- _Job_
Only the lines from the one containing "Write part 2" through the one containing "usual_high: float = 0.75" are to be copied, exactly and with both ends kept.

- _Data_

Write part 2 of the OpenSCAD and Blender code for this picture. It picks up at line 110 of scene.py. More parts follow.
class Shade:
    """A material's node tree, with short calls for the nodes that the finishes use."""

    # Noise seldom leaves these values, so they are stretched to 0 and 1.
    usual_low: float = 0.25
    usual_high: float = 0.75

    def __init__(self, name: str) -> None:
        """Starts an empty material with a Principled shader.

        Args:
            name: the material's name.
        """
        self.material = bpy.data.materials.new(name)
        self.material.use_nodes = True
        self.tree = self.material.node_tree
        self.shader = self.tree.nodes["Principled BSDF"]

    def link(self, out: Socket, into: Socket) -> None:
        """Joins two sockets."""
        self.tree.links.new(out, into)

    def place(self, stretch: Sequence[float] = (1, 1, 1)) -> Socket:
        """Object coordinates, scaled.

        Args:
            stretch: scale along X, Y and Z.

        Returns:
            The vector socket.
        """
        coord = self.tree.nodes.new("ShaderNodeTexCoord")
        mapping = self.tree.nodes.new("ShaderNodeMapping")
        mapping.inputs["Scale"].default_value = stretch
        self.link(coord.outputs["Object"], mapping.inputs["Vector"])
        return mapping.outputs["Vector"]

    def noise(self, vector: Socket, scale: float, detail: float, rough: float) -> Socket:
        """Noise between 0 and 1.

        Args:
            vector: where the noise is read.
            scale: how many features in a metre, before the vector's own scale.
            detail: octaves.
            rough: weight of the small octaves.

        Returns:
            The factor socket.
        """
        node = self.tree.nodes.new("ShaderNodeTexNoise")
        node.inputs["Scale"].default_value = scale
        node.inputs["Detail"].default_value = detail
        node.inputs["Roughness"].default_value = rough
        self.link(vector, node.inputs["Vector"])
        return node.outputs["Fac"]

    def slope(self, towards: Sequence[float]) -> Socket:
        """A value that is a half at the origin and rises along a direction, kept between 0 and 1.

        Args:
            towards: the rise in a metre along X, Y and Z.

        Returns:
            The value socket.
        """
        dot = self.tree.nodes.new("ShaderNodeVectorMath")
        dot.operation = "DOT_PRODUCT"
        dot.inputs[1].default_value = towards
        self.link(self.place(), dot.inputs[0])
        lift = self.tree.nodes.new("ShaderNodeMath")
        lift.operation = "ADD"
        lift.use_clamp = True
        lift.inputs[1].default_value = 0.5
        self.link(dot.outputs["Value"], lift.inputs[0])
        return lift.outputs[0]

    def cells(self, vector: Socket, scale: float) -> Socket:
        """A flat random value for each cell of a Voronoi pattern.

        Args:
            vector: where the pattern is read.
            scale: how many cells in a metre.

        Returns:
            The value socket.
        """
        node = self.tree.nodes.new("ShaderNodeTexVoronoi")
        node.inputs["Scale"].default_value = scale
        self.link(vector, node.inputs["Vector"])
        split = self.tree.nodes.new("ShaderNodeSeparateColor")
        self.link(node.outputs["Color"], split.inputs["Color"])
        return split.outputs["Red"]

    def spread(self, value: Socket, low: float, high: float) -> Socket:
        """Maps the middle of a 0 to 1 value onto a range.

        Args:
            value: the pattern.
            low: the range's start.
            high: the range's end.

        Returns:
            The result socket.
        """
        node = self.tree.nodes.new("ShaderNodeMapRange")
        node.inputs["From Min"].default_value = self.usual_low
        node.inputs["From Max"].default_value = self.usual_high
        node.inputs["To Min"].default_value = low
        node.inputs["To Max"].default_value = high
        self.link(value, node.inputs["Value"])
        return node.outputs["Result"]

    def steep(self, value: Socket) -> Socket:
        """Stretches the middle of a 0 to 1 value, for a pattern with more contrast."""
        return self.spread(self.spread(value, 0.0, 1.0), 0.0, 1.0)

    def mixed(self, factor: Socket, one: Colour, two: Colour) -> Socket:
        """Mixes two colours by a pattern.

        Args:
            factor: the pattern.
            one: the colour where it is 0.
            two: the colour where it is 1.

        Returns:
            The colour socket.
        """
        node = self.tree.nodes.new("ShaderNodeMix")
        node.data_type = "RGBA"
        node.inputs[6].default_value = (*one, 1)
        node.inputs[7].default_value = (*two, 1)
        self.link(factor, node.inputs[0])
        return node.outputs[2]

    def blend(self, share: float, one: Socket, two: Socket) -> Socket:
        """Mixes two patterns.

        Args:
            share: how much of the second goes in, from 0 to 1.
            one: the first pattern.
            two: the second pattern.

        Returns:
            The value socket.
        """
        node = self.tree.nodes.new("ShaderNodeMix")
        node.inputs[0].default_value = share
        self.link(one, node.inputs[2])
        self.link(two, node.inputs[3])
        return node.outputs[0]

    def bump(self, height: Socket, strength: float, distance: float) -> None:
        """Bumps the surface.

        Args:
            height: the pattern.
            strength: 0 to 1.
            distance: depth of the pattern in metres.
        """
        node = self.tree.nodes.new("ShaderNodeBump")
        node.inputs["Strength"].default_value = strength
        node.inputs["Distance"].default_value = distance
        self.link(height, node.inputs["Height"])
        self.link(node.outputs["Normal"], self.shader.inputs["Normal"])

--

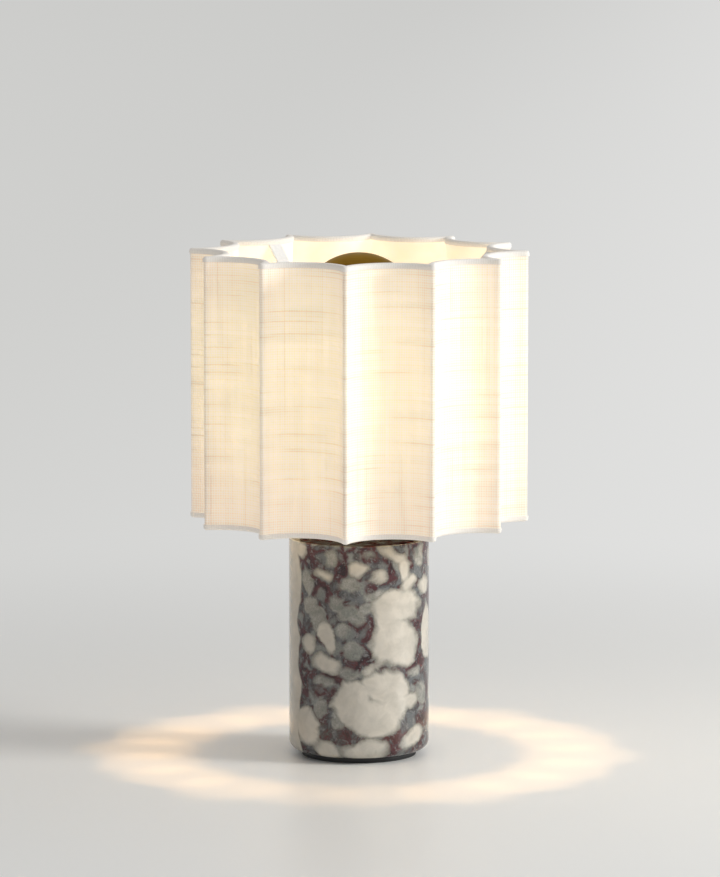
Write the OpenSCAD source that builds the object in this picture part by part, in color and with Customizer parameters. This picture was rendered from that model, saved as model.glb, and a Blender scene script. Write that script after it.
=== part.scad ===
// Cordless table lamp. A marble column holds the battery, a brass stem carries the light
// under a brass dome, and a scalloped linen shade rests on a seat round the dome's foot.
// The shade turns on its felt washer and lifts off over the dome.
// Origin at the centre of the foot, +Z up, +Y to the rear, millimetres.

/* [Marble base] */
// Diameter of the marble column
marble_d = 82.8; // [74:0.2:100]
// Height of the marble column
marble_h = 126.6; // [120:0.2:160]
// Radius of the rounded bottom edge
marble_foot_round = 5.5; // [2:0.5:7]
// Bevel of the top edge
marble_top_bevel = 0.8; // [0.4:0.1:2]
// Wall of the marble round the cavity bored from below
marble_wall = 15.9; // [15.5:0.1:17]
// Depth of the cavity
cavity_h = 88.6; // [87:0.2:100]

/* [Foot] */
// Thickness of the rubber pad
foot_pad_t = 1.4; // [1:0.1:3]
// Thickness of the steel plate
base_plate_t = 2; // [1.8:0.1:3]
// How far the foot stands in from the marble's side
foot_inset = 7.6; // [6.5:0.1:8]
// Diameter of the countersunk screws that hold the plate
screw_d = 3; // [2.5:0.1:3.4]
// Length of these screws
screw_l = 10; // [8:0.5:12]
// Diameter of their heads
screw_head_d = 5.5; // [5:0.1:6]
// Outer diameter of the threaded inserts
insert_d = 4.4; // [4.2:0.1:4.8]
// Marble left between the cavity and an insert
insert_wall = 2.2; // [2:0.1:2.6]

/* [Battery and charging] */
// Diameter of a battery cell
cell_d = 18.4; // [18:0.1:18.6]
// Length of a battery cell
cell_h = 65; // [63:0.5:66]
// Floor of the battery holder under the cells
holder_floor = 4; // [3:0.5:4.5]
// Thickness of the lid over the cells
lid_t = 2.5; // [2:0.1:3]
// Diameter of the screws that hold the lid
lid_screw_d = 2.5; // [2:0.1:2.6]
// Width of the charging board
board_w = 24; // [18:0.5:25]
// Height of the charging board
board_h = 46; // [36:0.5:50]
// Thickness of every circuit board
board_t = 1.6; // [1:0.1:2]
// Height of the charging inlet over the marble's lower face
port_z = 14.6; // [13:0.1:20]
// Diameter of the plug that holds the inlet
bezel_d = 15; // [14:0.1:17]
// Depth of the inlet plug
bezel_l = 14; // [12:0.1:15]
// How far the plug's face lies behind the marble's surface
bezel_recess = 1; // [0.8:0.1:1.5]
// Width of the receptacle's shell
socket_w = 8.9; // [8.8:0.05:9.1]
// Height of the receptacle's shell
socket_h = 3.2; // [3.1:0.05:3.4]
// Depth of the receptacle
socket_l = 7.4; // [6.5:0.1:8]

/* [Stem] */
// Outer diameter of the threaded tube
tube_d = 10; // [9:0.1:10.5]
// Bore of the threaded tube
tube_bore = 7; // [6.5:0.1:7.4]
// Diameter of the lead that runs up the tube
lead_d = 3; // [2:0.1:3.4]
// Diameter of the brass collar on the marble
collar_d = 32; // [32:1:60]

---

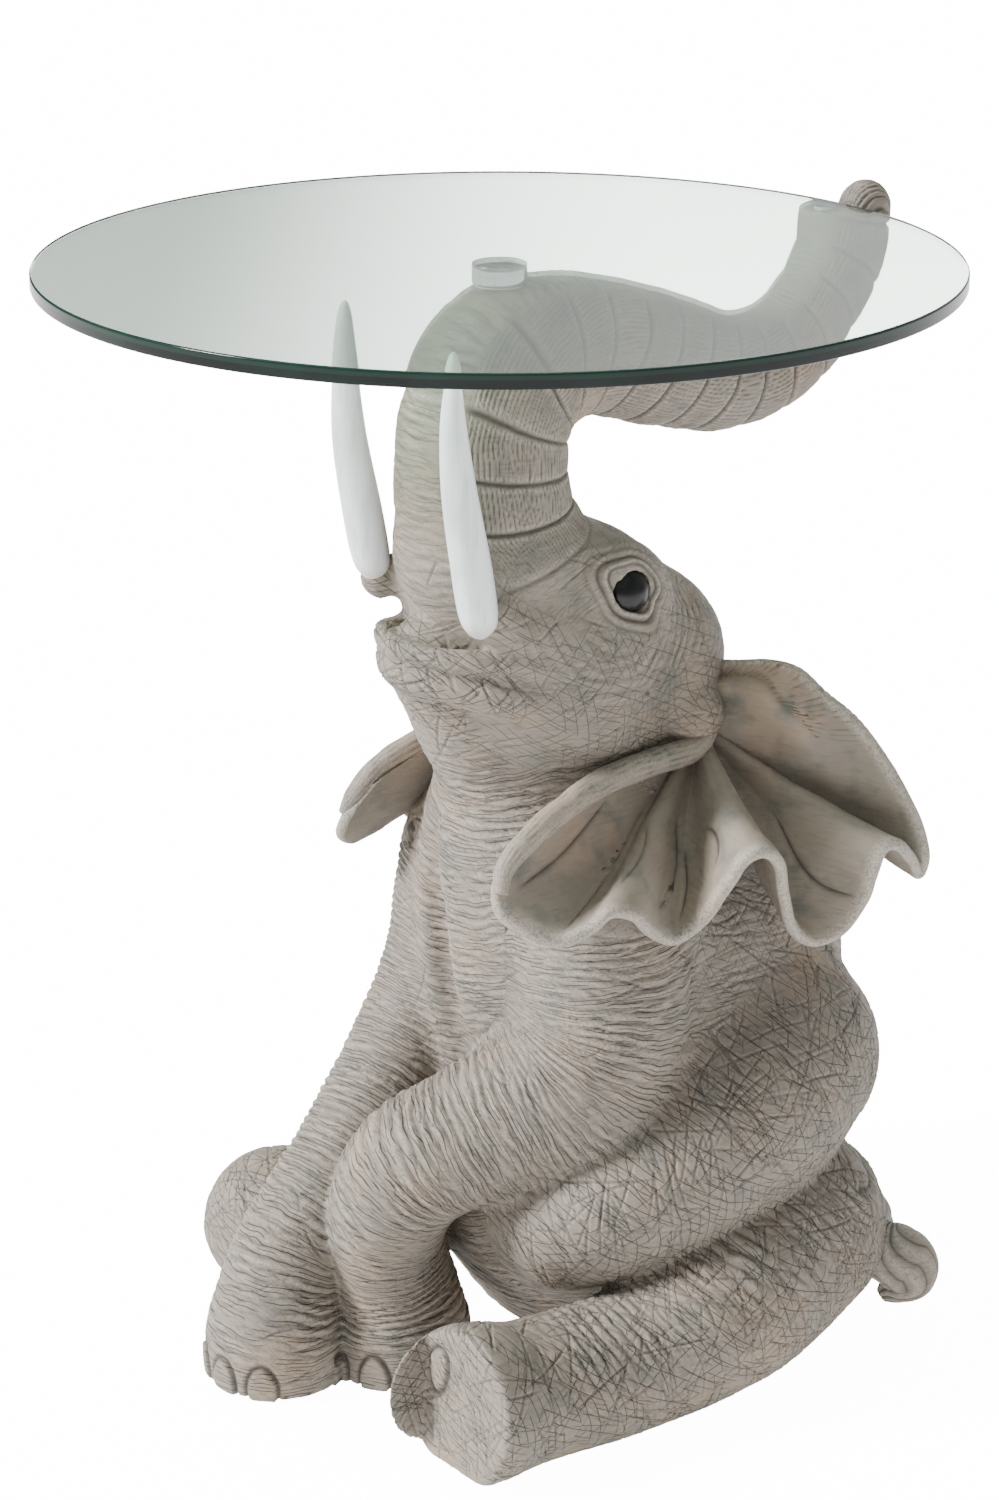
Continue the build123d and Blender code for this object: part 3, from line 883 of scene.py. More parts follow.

- _Solution_
Write part 2 of the OpenSCAD and Blender code for this picture. It picks up at line 110 of scene.py. More parts follow.
class Shade:
    """A material's node tree, with short calls for the nodes that the finishes use."""

    # Noise seldom leaves these values, so they are stretched to 0 and 1.
    usual_low: float = 0.25
    usual_high: float = 0.75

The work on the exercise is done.